Q: Our house in Maryland has been for sale for several weeks now, and we are becoming a little disillusioned with the market.
Recently, our real estate agent brought us an offer, but it was contingent on the purchases selling their own house first. What risks are there and what protections should we have? Our broker suggested that we could take back-up contracts, but we don't understand how this works.
A: If you are a purchaser, it certainly makes sense to have the contract completely contingent on your ability to sell your own house first. The purchases would want to have no legal abligation to purchase your house until they have sold -- or even settled -- on their own house. Under most contingencies, if the contingent sale does not occur, the contract is generally voidable at the option of the person for whom the contingency was created.

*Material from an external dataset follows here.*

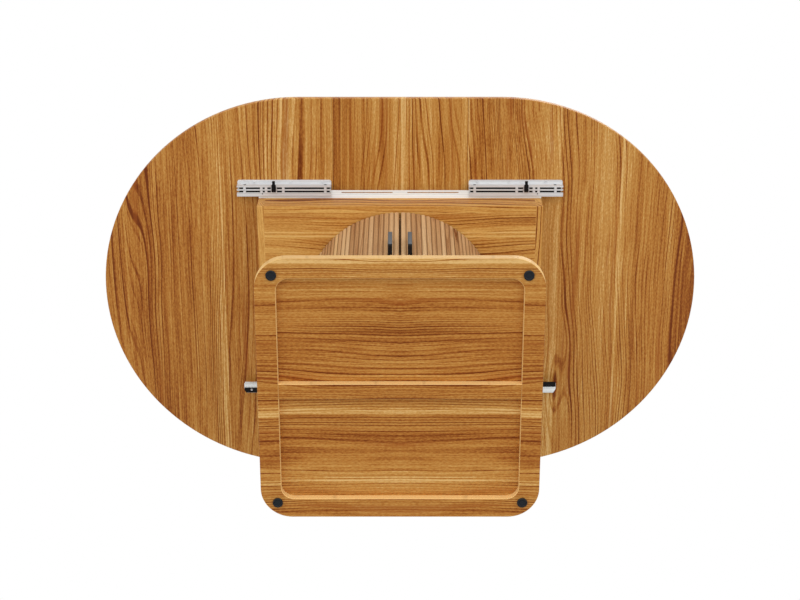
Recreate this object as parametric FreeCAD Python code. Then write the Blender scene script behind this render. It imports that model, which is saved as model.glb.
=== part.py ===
import FreeCAD, Part
import math
import os

# Butterfly leaf dining table on a round reeded pedestal cabinet.
# Millimetres. Origin on the floor under the centre, +X along the table, -Y to the doors, +Z up.

V = FreeCAD.Vector
UP = V(0, 0, 1)
ALONG = V(1, 0, 0)
BACK = V(0, 1, 0)

# ---- table top ----
TABLE_HEIGHT = 760.0
TOP_WIDTH = 1200.0
TOP_STRAIGHT = 600.0          # straight stretch between the half-round ends, leaf included
TOP_THICKNESS = 20.0
TOP_EDGE_RADIUS = 3.0
LEAF_WIDTH = 400.0
SEAM_GAP = 0.5                # between the leaf and each half, and between the leaf's panels
BARREL_RADIUS = 6.0           # concealed barrel hinges of the leaf
BARREL_DEPTH = 12.0
BARREL_SPACING = 140.0

# ---- leaf well, the box under the top ----
BOX_LENGTH = 842.0
BOX_WIDTH = 600.0
BOX_DEPTH = 98.0
BOX_BOARD = 20.0
BOX_FLOOR = 15.0
BOX_EDGE_RADIUS = 1.2
BOX_CLEARANCE = 0.3           # under the moving top
DOWEL_RADIUS = 4.0
DOWEL_LENGTH = 32.0
DOWEL_IN_SIDE = 12.0
DOWEL_HEIGHTS = (0.3, 0.7)    # shares of the box's depth
BOLT_INSET = 90.0             # bolt circle, inside the drum's face
BOLT_COUNT = 6
BOLT_RADIUS = 4.0
BOLT_HEAD_RADIUS = 8.0
BOLT_HEAD_HEIGHT = 4.0
NUT_RADIUS = 9.0
NUT_HEIGHT = 6.0

# ---- aluminium guide rails on the box, moving runners under the halves ----
RAIL_WIDTH = 24.0
RAIL_WALL = 3.0
RAIL_SCREW_COUNT = 5
RAIL_SCREW_HEAD = 3.3
RAIL_SCREW_MARGIN = 50.0      # from the rail's ends
RAIL_SLOT_START = 22.0        # from the middle of the rail
RAIL_SLOT_END = 174.0
RAIL_SLOT_WIDTH = 3.4
RAIL_SLOT_EDGE = 6.5          # from the rail's outer edge to the slot's middle
RAIL_GROOVE_EDGE = 13.2       # from the rail's outer edge to the groove's middle
RAIL_GROOVE_WIDTH = 2.6
RAIL_GROOVE_DEPTH = 1.2
RUNNER_LENGTH = 280.0
RUNNER_INSET = 5.0            # from the seam
RUNNER_HEIGHT = 29.0
RUNNER_WALL = 3.0
RUNNER_FLANGE = 11.0
RUNNER_REACH = 12.0           # room for the glides between the rail and the runner's wall
RUNNER_LIP_GAP = 7.0          # from the box's face to the runner's lower lip
RUNNER_PLATE_GAP = 15.0       # from the box's face to the runner's upper plate
RUNNER_CORNER = 6.0
SLOT_WIDTH = 5.6
SLOT_SPACING = 10.2
SLOT_EDGE = 3.3               # from the wall's inner face to the first slot's middle
BRIDGE_WIDTH = 7.5
BRIDGES = (17.0, 142.0, 193.0, 207.0, 257.0)   # along the runner from its inner end
REAR_SLOTS_END = 210.0        # the rear runners are plain beyond it
REAR_CUT = 7.0                # cut corner at their outer end, along the runner
REAR_CUT_ACROSS = 13.0        # and from the wall's face inwards
WALL_HOLES = (17.0, 257.0)
WALL_HOLE_RADIUS = 4.5
LIP_HOLE_ALONG = 204.0
LIP_HOLE_EDGE = 8.0           # from the runner's inner edge
FLANGE_SCREWS = (25.0, 120.0, 230.0)
GLIDE_LENGTH = 134.0
GLIDES = (4.0, 139.0)
GLIDE_COVER = 12.0            # how far a glide reaches over the rail's arm
GLIDE_LIP = 2.2               # over and under the rail's arm
RIVET_SHANK = 1.5
RIVET_HEAD = 2.5
RIVET_HEAD_HEIGHT = 0.7

# ---- latch levers on the runners ----
LATCH_ALONG = 170.0
LATCH_WIDTH = 13.0
LATCH_TAIL = 10.5
LATCH_BODY = 11.5
LATCH_HEAD = 23.0
LATCH_HEAD_WIDTH = 8.5
LATCH_THICKNESS = 5.5
LATCH_DROP = 1.0              # under the runner's lip
LATCH_PIN_RADIUS = 2.0
LATCH_BOSS = 18.0

# ---- end blocks under the rear runners ----
END_BLOCK_LENGTH = 56.0
END_BLOCK_WIDTH = 15.0        # of the left block
END_BLOCK_WIDTH_RIGHT = 15.0
END_BLOCK_THICKNESS = 5.5
END_BLOCK_INSET = 1.0         # from the runner's end
END_BLOCK_EDGE = 3.0          # from the runner's wall to the left block
END_BLOCK_BOX_GAP = 1.0       # from the box's face to the right block
END_BLOCK_SCREW = 22.0        # from the block's outer end
END_BLOCK_SCREW_OUT = 19.5    # left, from the runner's inner edge
END_BLOCK_SCREW_OUT_RIGHT = 4.5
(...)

In other words, if your purchasers do not sell the house, they can decide to cancel the contract. However, they can also take positon that since the contingency is at their option, they can remove the contingency and go forward to purchase your property. The courts are divided on the question whether such a contingency benefits only the purchaser, or can also be used by the seller to declare the contract null and void.
Since you obviously don't want to get into litigation over this matter, I suggest you consider to so-called "kick-out" clause, whereby you, the seller, give purchaser a period of time in which to remove the contingency, thereby going forward with the contract, or canceling the contract in its entirety.
For example, if you find another potential buyer, you can tell your first purchaser to "fish or cut bait." The language you should use reads as follows:
"this contract is contingent on the ability of the purchaser to sell their present house, located at -----. Settlement on this contract will take place on or about the same time that settlement is conducted on the sale of purchaser's house. Purchaser agrees that If the seller obtains a back-up contract, the purchaser will have 72 hours in which to remove this contingency, or this contract shall be null and void and the deposit refunded in full.
This is a fair equitable resolution to your problem. Your purchasers have preserved their desire to sell their own house first, but you are reserving the right to try to find another purchaser during the interim.
Don't be afraid to take up contracts. After you have signed one legally binding contract to sell your house, you may find others that are willing to fall into a secondary position, in the event the primary contract becomes null and void. And there are many reasons for such a contract to fail. For example, the purchaser may be unable to obtain the financing or the purchaser has a structural contingency clause and finds the house unsatisfactory.
Thus, if another purchaser comes your way, you can sign another contract, but make sure to add the following clause:
"This contract will not become binding on the parties until the seller notifies the buyer in writing that the contract has been accepted. It is clearly understood that this a back-up contract, contingent upon the voiding of an earlier contract to purchase."